Evidently, the site Women on the Web is working to give voice to a new type of feminism:

Reproduction as Political Action

Preferring to call herself "feminine" rather than a "feminist," Giroux explains that she and her peers hope to save the nation by "encouraging women to again have more children." A mother of nine who's also a registered nurse, Giroux feels American women were duped into thinking they could find happiness at the workplace, thereby leading many to choose to stop reproducing after a couple of offspring. WIN's website describes the phenomenon as a "China mentality," and states, "Mothers today carry an enormous burden. We live in a world where it is now a luxury if one is able to stay home full-time with her children. Yet we truly believe that 'the hand that rocks the cradle rules the world'."

... She and her allies, says Giroux, are intent on undoing "the severe damage that has been done to women through contraception and abortion by the pro-abortion feminist movement." And that damage can be repaired through reproduction, an assertion at odds with many "mainstream" feminist activists.

One would hope in the 21st century we could at least agree what feminism is not: "encouraging women to again have more children."

Have six kids if you want, but feminism isn't about somebody else.
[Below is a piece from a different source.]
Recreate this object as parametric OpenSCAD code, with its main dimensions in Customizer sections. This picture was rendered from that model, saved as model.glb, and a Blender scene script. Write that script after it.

It's about a woman finding her own expression of how to manifest her own life, which could include the joys of motherhood, but also could be something that has nothing to do with this. Instead, choosing to expand her own individuality through work, study and other accomplishments. Both choices equally valid. It's up to each woman to decide what suits her soul journey best and pursue it, whether it's motherhood or breaking the corporate ceiling.

Feminism at its core is about freedom and civil rights to do what we choose while being rewarded equally for those choices, taking responsibility for them as well. Everything else is about your intent to create.

TM NOTE: Thanks to Women on the Web and Andrew for correcting the article, taking out the portion that I felt was a misrepresentation of my views.